To go further, your support team could create a saved response to send to the prospect as they reassign it to your sales team. This saved reply could include the following questions:
- Are you currently using anything that compares to our product?
- If so, do you have any frustrations with the tool that you are currently using?
- What specific problem are you looking to solve?
Asking these questions before the prospect even gets to the sales team gives them a leg up and a bit more context to move forward with the sale.
This strategy also goes doubly for up-selling. Customers reach out frequently with feature requests not knowing that what they are asking for already exists.
Many companies differentiate payment tiers with different features—for example, single sign-on (SSO) is usually an enterprise feature. If someone reaches out asking for a feature that already exists on another tier, it’s a prime opportunity for support to refer them to sales.

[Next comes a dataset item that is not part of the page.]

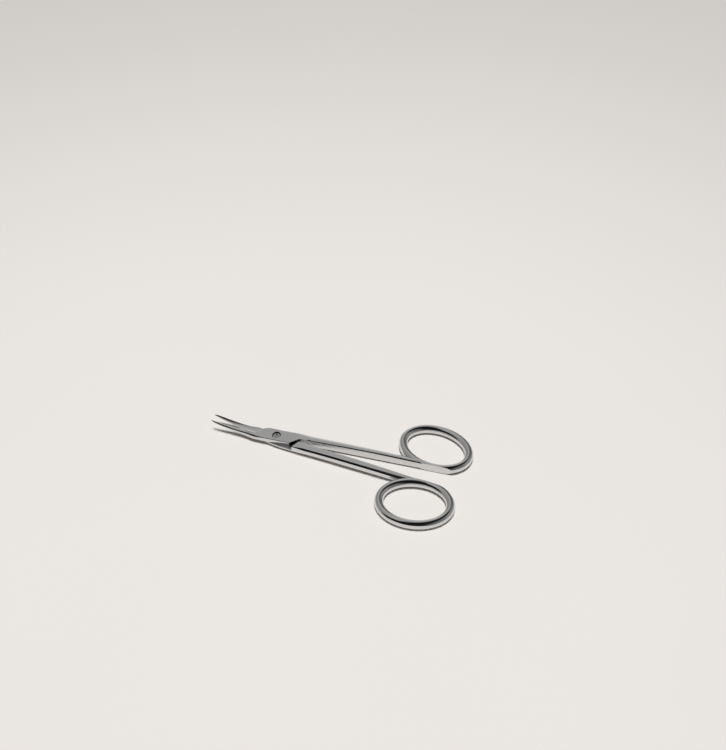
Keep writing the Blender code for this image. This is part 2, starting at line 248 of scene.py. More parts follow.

It doesn’t take rocket science or some kind of secret formula to make prospect experiences excellent from their first interaction with your sales team, all the way through the rest of the prospect journey.
The most important thing to do is to make sure that you have clear expectations for both sales and support during the prospecting process, and that you set those expectations for the prospect as well.
Nothing feels worse for a prospect than wanting to do something, thinking you should be able to do it and then having a barrier put in your way.
Provide your internal teams with context for any bumps you hit in the journey so that your prospects don’t need to continuously spend time explaining what is or isn’t working for them.
Lastly, set up a cross-functional review process. Feedback doesn’t need to be in a silo; each of your teams has unique perspectives and strengths that can help them see things that others might not be able to notice.
By sharing that knowledge, they uplevel your whole company and customer experience. Teamwork truly does make the dream work.